Still, as Sheard argues, all this augurs well for Abenomics. With a huge new injection of liquidity into the Japanese system from the Bank of Japan and without a new tax hike to siphon money out of the economy, consumption and investment should be relatively untethered. Furthermore, to stimulate consumption, Abe is making determined efforts to get Japanese companies — primarily large exporters — that have profited greatly from the weaker yen to pay out those gains in the form of higher basic wages. Also likely to show up on Abe’s agenda will be a call for fresh fiscal stimulus, paid for by boosting corporate tax revenues on the back of any rise in profits. Short term, the economy should see some improvement, although structural reform has yet to take off.

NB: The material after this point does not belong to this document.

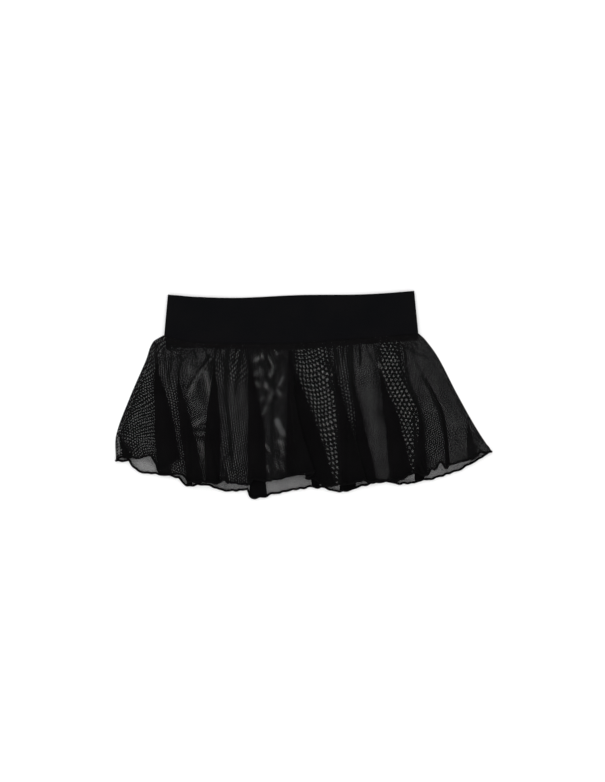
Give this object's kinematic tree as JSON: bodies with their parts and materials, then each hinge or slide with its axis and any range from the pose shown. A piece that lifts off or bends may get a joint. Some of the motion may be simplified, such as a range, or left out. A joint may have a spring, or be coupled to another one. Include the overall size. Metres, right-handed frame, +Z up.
{
  "type": "mesh mini skirt",
  "caption": "Short gathered net skirt with opaque godets, a wide elastic waistband and a rolled lettuce hem, laid flat front up.",
  "frame": {"origin": "on the surface the skirt lies on, below the middle of its outline", "axes": "+Z up off the surface, out of the skirt's front; +Y towards the waist; +X across the skirt"},
  "size_m": [0.5144, 0.2818, 0.0107],
  "materials": {
    "elastic": "matte ribbed elastic",
    "net": "open net of fine black yarn",
    "godet_knit": "matte fine knit",
    "thread": "overlocked thread"
  },
  "bodies": {
    "root": {"waistband": "elastic", "waist_seam_allowance": "thread", "side_gore_left": "net", "front_godet_1": "godet_knit", "front_gore_1": "net", "front_godet_2": "godet_knit", "front_gore_2": "net", "front_godet_3": "godet_knit", "front_gore_3": "net", "front_godet_4": "godet_knit", "front_gore_4": "net", "front_godet_5": "godet_knit", "front_gore_5": "net", "front_godet_6": "godet_knit", "front_gore_6": "net", "front_godet_7": "godet_knit", "front_gore_7": "net", "front_godet_8": "godet_knit", "front_gore_8": "net", "front_godet_9": "godet_knit", "front_gore_9": "net", "front_godet_10": "godet_knit", "front_gore_10": "net", "front_godet_11": "godet_knit", "side_gore_right": "net", "back_godet_7": "godet_knit", "back_gore_6": "net", "back_godet_6": "godet_knit", "back_gore_5": "net", "back_godet_5": "godet_knit", "back_gore_4": "net", "back_godet_4": "godet_knit", "back_gore_3": "net", "back_godet_3": "godet_knit", "back_gore_2": "net", "back_godet_2": "godet_knit", "back_gore_1": "net", "back_godet_1": "godet_knit", "hem_front": "thread", "hem_back": "thread"}
  },
  "joints": []
}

If the economy pulls out of recession, the prime minister is widely expected to turn his attention back to what political analysts say is his first love: the need to revise the national constitution to make Japan, as Abe calls it, a more “normal country” able to exercise “collective self-defense.” Meanwhile, what concerns analysts like Curtis is not where Abenomics goes from here or the principle of constitutional change in Japan, but rather the nationalist rhetoric of some on Japan’s right, including several of Abe’s colleagues in the LDP, which could lead to conflicts with opponents and with neighbors. Still, for better or for worse, Abe has cemented his firm grip on political power in Japan.